I've long believed that it's easy to be nice, but it's hard to be good. And when these people - people with money and fame and dedicated fans, talked about their friend and his goodness, their tone was almost reverent. In that moment, the normally raunchy and chaotic podcast turned gentle and respectful. Because goodness is difficult. It is pure and it is noble and it is holy, and it is for and about other people.
I've noticed a change in the past 6 months or so of the sorts of people I gravitate towards. My old friends - the ones who've stuck around, and new people I've come to like and respect: they are all good.

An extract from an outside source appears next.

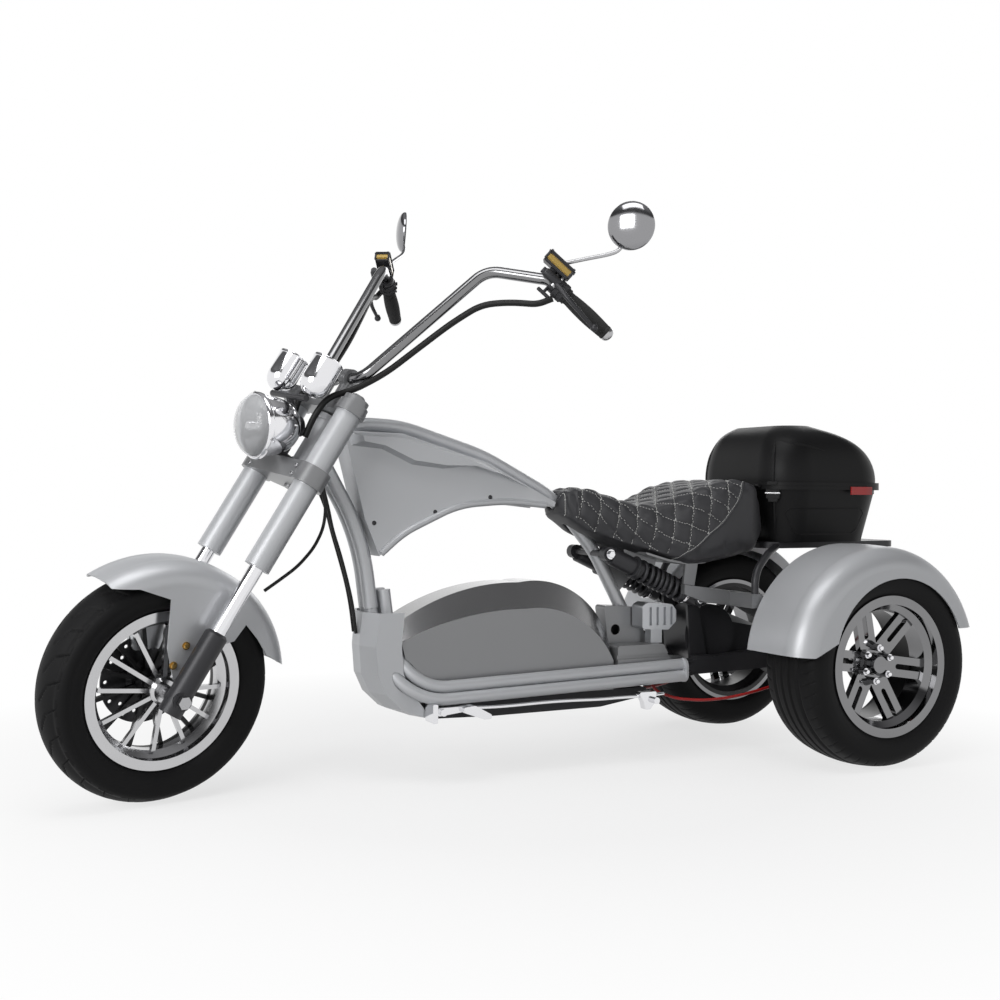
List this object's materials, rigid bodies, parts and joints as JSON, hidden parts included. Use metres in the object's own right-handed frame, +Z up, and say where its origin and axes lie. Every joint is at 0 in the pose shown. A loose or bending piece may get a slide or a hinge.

They are also funny and smart, as well as thoughtful, creative, feisty, attentive, caring, encouraging. But they lead with good. And it's so easy to not be good. It's so easy to not think about others at all, and to just do and say what is easy and expected. It's easy to be polite.
But what I've noticed about good people is that, because goodness requires effort and hard work, that it is not only easy to like them, it is easy to love them, too. When you radiate goodness, you can't help but bring a little bit of love out, too. And that's the kind of person I want to be.
And even though I value my skills as a critical thinker, and I still think I'm the funniest person on the internet (just kidding, that title goes to Katie Heaney), I hope someday, when I'm not around and my friends are talking about me on a podcast, they'll say that I lead with good.